会话风险记忆（SRM）：面向确定性预执行安全闸门的时序授权机制

摘要

确定性预执行安全门控评估个体智能体行为是否与其分配角色相符。尽管在单动作授权方面表现优异，这类系统在结构上无法识别将恶意意图分解为多个独立合规步骤的分布式攻击。本文提出会话风险记忆（SRM）——一种轻量级确定性模块，通过轨迹级授权扩展无状态执行门控机制。SRM维护表征智能体会话行为演化的紧凑语义质心，并通过对基线修正门控输出进行指数移动平均来累积风险信号。该模块与底层门控系统采用相同的语义向量表示，无需额外模型组件、训练或概率推断。我们在包含慢速渗透、渐进权限提升及合规性漂移场景的80轮多回合基准测试中评估SRM。结果表明：ILION+SRM实现F1=1.0000且误报率为0%，而无状态ILION的F1=0.9756且误报率达5%，同时两者均保持100%检测率。关键的是，SRM在每回合低于250微秒的开销下消除了所有误报。该框架提出了空间授权一致性（按动作评估）与时间授权一致性（按轨迹评估）的概念区分，为智能体系统会话级安全提供了理论基础。

English

Deterministic pre-execution safety gates evaluate whether individual agent actions are compatible with their assigned roles.

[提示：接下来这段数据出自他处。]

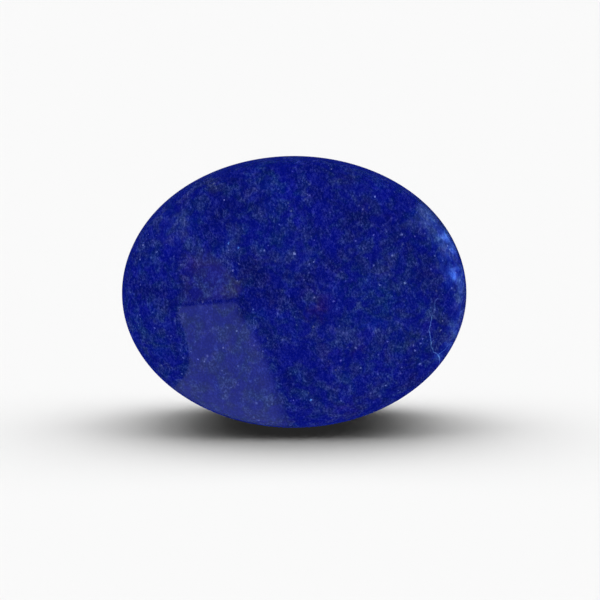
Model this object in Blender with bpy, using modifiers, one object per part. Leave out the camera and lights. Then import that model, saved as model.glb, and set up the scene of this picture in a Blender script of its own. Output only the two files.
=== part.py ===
# Polished oval stone of lapis lazuli, standing on the small flat spot of its lower rim.
# Metres, +Z up. +X runs along the oval's long axis, and -Y is the way its display face looks.
# The origin is the middle of the flat spot, so the stone stands on the plane z = 0.

import math

import bmesh
import bpy
from mathutils import Matrix

# Driving dimensions
WIDTH = 0.0500  # long axis of the oval outline
OUTLINE_RATIO = 1.264  # long axis of the outline over its short axis
THICKNESS = 0.0198  # from the middle of the display face to the middle of the back
FRONT_FULLNESS = 3.2  # exponent of the front's section: 2 is an ellipse, higher is flatter faced
BACK_FULLNESS = 2.8  # the back is a little rounder than the front
THICKER_BELOW = 0.07  # share of the depth gained at the lower rim, and lost at the upper one
THICKER_LEFT = 0.04  # share of the depth gained at the left end, and lost at the right one
FLAT_CUT = 0.0002  # how much is ground off the lower rim to make the flat spot

# How finely the solid is faceted
STEPS_AROUND = 100
STEPS_PER_SIDE = 19

# Worked out from the driving dimensions
HALF_WIDTH = WIDTH / 2
HALF_HEIGHT = HALF_WIDTH / OUTLINE_RATIO
HALF_THICKNESS = THICKNESS / 2
CENTRE_HEIGHT = HALF_HEIGHT - FLAT_CUT

# What grinds the flat spot is a plain block, wider and deeper than the spot
BLOCK_SIZE = 0.030
BLOCK_HEIGHT = 0.006

STONE_COLOUR = (0.010, 0.019, 0.190, 1.0)
STONE_ROUGHNESS = 0.14

MERGE_DISTANCE = 0.00002
SHARP_ANGLE = math.radians(30)


def clear_scene():
    for item in list(bpy.data.objects):
        bpy.data.objects.remove(item, do_unlink=True)


def new_collection(name):
    collection = bpy.data.collections.new(name)
    bpy.context.scene.collection.children.link(collection)
    return collection


def side_profile(fullness):
    """Points from the middle of one face out to the rim, as (radius, height above the girth).

    They lie on the superellipse (radius / HALF_HEIGHT)^n + (height / HALF_THICKNESS)^n = 1, where
    n is the fullness. The angle runs evenly, which puts the points closest together where the
    face turns over into the rim.
    """
    points = []
    for step in range(STEPS_PER_SIDE):
        angle = math.pi / 2 * step / STEPS_PER_SIDE
        radius = HALF_HEIGHT * math.sin(angle) ** (2 / fullness)
        height = HALF_THICKNESS * math.cos(angle) ** (2 / fullness)
        points.append((radius, height))
    return points


def stone_profile():
    """The half section of the stone, from the middle of the front round to the middle of the back."""
    front = side_profile(FRONT_FULLNESS)
    back = side_profile(BACK_FULLNESS)
    rim = [(HALF_HEIGHT, 0.0)]
    return front + rim + [(radius, -height) for radius, height in reversed(back)]


def turned_blank(collection):
    """The half section turned about the line through the middles of both faces."""
    mesh = bpy.data.meshes.new("half_section")
    section = bmesh.new()
    corners = [section.verts.new((radius, 0.0, height)) for radius, height in stone_profile()]
    for first, second in zip(corners, corners[1:]):
        section.edges.new((first, second))
    section.to_mesh(mesh)
    section.free()

    blank = bpy.data.objects.new("turned_blank", mesh)
    collection.objects.link(blank)
    turning = blank.modifiers.new("turning", "SCREW")
    turning.axis = "Z"
    turning.angle = 2 * math.pi
    turning.steps = STEPS_AROUND
    turning.render_steps = STEPS_AROUND
    turning.use_merge_vertices = True
    turning.merge_threshold = MERGE_DISTANCE
    return blank


def lapis_material():
    material = bpy.data.materials.new("polished_lapis")
    material.use_nodes = True
    shader = material.node_tree.nodes["Principled BSDF"]
    shader.inputs["Base Color"].default_value = STONE_COLOUR
    shader.inputs["Roughness"].default_value = STONE_ROUGHNESS
    shader.inputs["Metallic"].default_value = 0.0
    return material


def drawn_out_stone(blank, collection):
    """The turned blank drawn out to the oval, stood on its rim and made uneven in thickness.

    Only the depth changes with height and with the distance along the stone, so that the
    outline seen from the front stays a true ellipse.
    """
    graph = bpy.context.evaluated_depsgraph_get()
    mesh = bpy.data.meshes.new_from_object(blank.evaluated_get(graph))
    mesh.name = "lapis_stone"
    draw_out = Matrix.Diagonal((OUTLINE_RATIO, 1.0, 1.0, 1.0))
    stand_up = Matrix.Rotation(math.pi / 2, 4, "X")
    mesh.transform(stand_up @ draw_out)
    for vertex in mesh.vertices:
        along = vertex.co.x / HALF_WIDTH
        above = vertex.co.z / HALF_HEIGHT
        vertex.co.y *= 1 - THICKER_LEFT * along - THICKER_BELOW * above
    bpy.data.objects.remove(blank, do_unlink=True)

    stone = bpy.data.objects.new("lapis_stone", mesh)
    collection.objects.link(stone)
    stone.location = (0.0, 0.0, CENTRE_HEIGHT)
    stone.data.materials.append(lapis_material())
    stone.data.shade_smooth()
    return stone


def grinding_block(collection):
    """A block whose top is the plane z = 0. What it takes off the rim leaves the flat spot."""
    bpy.ops.mesh.primitive_cube_add(size=1.0, location=(0.0, 0.0, -BLOCK_HEIGHT / 2))
    block = bpy.context.object
    block.name = "grinding_block"
    block.scale = (BLOCK_SIZE, BLOCK_SIZE, BLOCK_HEIGHT)
    for owner in list(block.users_collection):
        owner.objects.unlink(block)
    collection.objects.link(block)
    block.hide_render = True
    block.display_type = "WIRE"
    return block


def grind_flat_spot(stone, block):
    flat_spot = stone.modifiers.new("flat_spot", "BOOLEAN")
    flat_spot.operation = "DIFFERENCE"
    flat_spot.solver = "EXACT"
    flat_spot.object = block


def main():
    clear_scene()
    model = new_collection("polished_lapis_oval")
    cutters = new_collection("cutters")
    stone = drawn_out_stone(turned_blank(model), model)
    grind_flat_spot(stone, grinding_block(cutters))
    stone.data.set_sharp_from_angle(angle=SHARP_ANGLE)


main()
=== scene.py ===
import math

import bpy
import numpy as np
from mathutils import Matrix, Vector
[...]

While effective at per-action authorization, these systems are structurally blind to distributed attacks that decompose harmful intent across multiple individually-compliant steps. This paper introduces Session Risk Memory (SRM), a lightweight deterministic module that extends stateless execution gates with trajectory-level authorization. SRM maintains a compact semantic centroid representing the evolving behavioral profile of an agent session and accumulates a risk signal through exponential moving average over baseline-subtracted gate outputs. It operates on the same semantic vector representation as the underlying gate, requiring no additional model components, training, or probabilistic inference. We evaluate SRM on a multi-turn benchmark of 80 sessions containing slow-burn exfiltration, gradual privilege escalation, and compliance drift scenarios. Results show that ILION+SRM achieves F1 = 1.0000 with 0% false positive rate, compared to stateless ILION at F1 = 0.9756 with 5% FPR, while maintaining 100% detection rate for both systems. Critically, SRM eliminates all false positives with a per-turn overhead under 250 microseconds. The framework introduces a conceptual distinction between spatial authorization consistency (evaluated per action) and temporal authorization consistency (evaluated over trajectory), providing a principled basis for session-level safety in agentic systems.